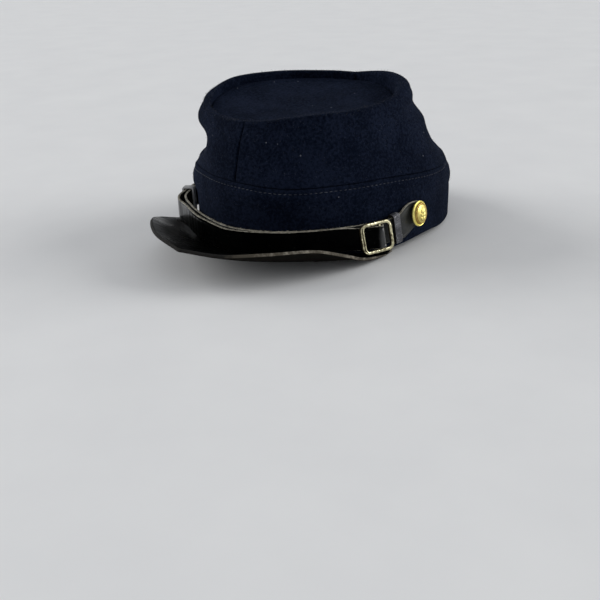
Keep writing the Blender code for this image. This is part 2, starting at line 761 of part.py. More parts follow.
def button(name: str, side: int) -> None:
    """A domed button with a rim and a shank, turned about its own axis."""
    dome_radius = BUTTON_RADIUS - BUTTON_RIM
    shank_end = -(BUTTON_STAND_OFF + BAND_WALL - SHANK_END_INSET)
    profile = []
    for step in range(DOME_STEPS + 1):
        turn = math.radians(90 * step / DOME_STEPS)
        profile.append((dome_radius * math.sin(turn), BUTTON_EDGE + BUTTON_DOME * math.cos(turn)))
    profile += [
        (dome_radius + BUTTON_RIM / 2, BUTTON_EDGE + BUTTON_RIM),
        (BUTTON_RADIUS, BUTTON_EDGE),
        (BUTTON_RADIUS - BUTTON_RIM, 0.0),
        (SHANK_RADIUS, 0.0),
        (SHANK_RADIUS, shank_end),
        (0.0, shank_end),
    ]
    mesh = bpy.data.meshes.new(name)
    shape = bmesh.new()
    verts = [shape.verts.new((x, 0.0, z)) for x, z in profile]
    for first, second in zip(verts, verts[1:]):
        shape.edges.new((first, second))
    shape.to_mesh(mesh)
    shape.free()
    thing = new_object(name, mesh)
    screw = thing.modifiers.new("turned", "SCREW")
    screw.steps = ROUND_SIDES
    screw.render_steps = ROUND_SIDES
    screw.use_merge_vertices = True
    screw.merge_threshold = 0.00001
    # The button faces a little further back than the wall it is on
    _, outward = wall_frame(side * BUTTON_ANGLE)
    facing = Matrix.Rotation(math.radians(side * BUTTON_TURN), 3, UP) @ outward
    place = off_wall(side * BUTTON_ANGLE, 0.0, BUTTON_Z) + facing * BUTTON_STAND_OFF + HEAD_CENTRE
    thing.matrix_world = Matrix.Translation(place) @ facing.to_track_quat("Z", "Y").to_matrix().to_4x4()
    dress(thing, "gilt_brass")


def build() -> None:
    """Clears the scene and builds every piece."""
    for old in list(bpy.data.objects):
        bpy.data.objects.remove(old, do_unlink=True)
    for name in ("kepi", "cutters"):
        bpy.context.scene.collection.children.link(bpy.data.collections.new(name))
    for name, side in (("left_hole", 1), ("right_hole", -1)):
        angle = side * BUTTON_ANGLE
        inner, outer = off_wall(angle, -HOLE_REACH, BUTTON_Z), off_wall(angle, HOLE_REACH, BUTTON_Z)
        rod(name, inner, outer, SHANK_HOLE_RADIUS, HOLE_SIDES)
    band()
    crown_side("crown_side_left", 1)
    crown_side("crown_side_right", -1)
    crown_top()
    visor()
    chin_strap_inner()
    chin_strap_outer()
    keeper("keeper_left", KEEPER_LEFT_ANGLE, KEEPER_LEFT_LENGTH, INNER_STRAP, INNER_STRAP)
    keeper("keeper_right", KEEPER_RIGHT_ANGLE, KEEPER_RIGHT_LENGTH, INNER_STRAP, OUTER_STRAP)
    slide()
    button("button_left", 1)
    button("button_right", -1)


build()
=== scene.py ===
"""Kepi: wool band and crown, leather visor and chin strap, brass slide and gilt side buttons.

Metres, +Z up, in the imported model's own frame: the visor points along -Y and the wearer's left is
+X. Angles run round the head in degrees, from the middle of the front (0) to the wearer's left
(+90) and the back (180). Surfaces are measured from the middle of the head.
"""

import logging
import math
import random
from bisect import bisect_right
from dataclasses import dataclass
from enum import Enum
from typing import Any, Callable, Iterable

import bmesh
import bpy
from mathutils import Matrix, Vector, noise


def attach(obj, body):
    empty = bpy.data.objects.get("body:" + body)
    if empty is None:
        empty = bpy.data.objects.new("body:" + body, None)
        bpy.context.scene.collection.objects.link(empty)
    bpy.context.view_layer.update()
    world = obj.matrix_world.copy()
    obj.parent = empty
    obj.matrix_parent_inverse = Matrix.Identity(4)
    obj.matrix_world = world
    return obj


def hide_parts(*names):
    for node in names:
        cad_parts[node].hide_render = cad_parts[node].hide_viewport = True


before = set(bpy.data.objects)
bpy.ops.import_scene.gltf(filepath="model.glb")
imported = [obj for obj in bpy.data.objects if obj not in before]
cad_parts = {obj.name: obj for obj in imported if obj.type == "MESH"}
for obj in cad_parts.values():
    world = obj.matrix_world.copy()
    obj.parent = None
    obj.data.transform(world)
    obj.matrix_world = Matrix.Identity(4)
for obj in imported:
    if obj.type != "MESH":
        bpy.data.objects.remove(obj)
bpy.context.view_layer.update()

LOG = logging.getLogger("kepi")
UP = Vector((0.0, 0.0, 1.0))
HEAD_CENTRE = Vector((0.0, 0.0275, 0.0))
CHART = "chart"
MERGE = 0.00001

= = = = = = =

TASK STATEMENT: Repeat exactly the lines from the one containing "KEEPER_RIGHT_LENGTH, INNER_STRAP, OUTER_STRAP)" through the one containing "before = set(bpy.data.objects)", both included, and nothing else.

WRITTEN RESPONSE:
    keeper("keeper_right", KEEPER_RIGHT_ANGLE, KEEPER_RIGHT_LENGTH, INNER_STRAP, OUTER_STRAP)
    slide()
    button("button_left", 1)
    button("button_right", -1)


build()
=== scene.py ===
"""Kepi: wool band and crown, leather visor and chin strap, brass slide and gilt side buttons.

Metres, +Z up, in the imported model's own frame: the visor points along -Y and the wearer's left is
+X. Angles run round the head in degrees, from the middle of the front (0) to the wearer's left
(+90) and the back (180). Surfaces are measured from the middle of the head.
"""

import logging
import math
import random
from bisect import bisect_right
from dataclasses import dataclass
from enum import Enum
from typing import Any, Callable, Iterable

import bmesh
import bpy
from mathutils import Matrix, Vector, noise


def attach(obj, body):
    empty = bpy.data.objects.get("body:" + body)
    if empty is None:
        empty = bpy.data.objects.new("body:" + body, None)
        bpy.context.scene.collection.objects.link(empty)
    bpy.context.view_layer.update()
    world = obj.matrix_world.copy()
    obj.parent = empty
    obj.matrix_parent_inverse = Matrix.Identity(4)
    obj.matrix_world = world
    return obj


def hide_parts(*names):
    for node in names:
        cad_parts[node].hide_render = cad_parts[node].hide_viewport = True


before = set(bpy.data.objects)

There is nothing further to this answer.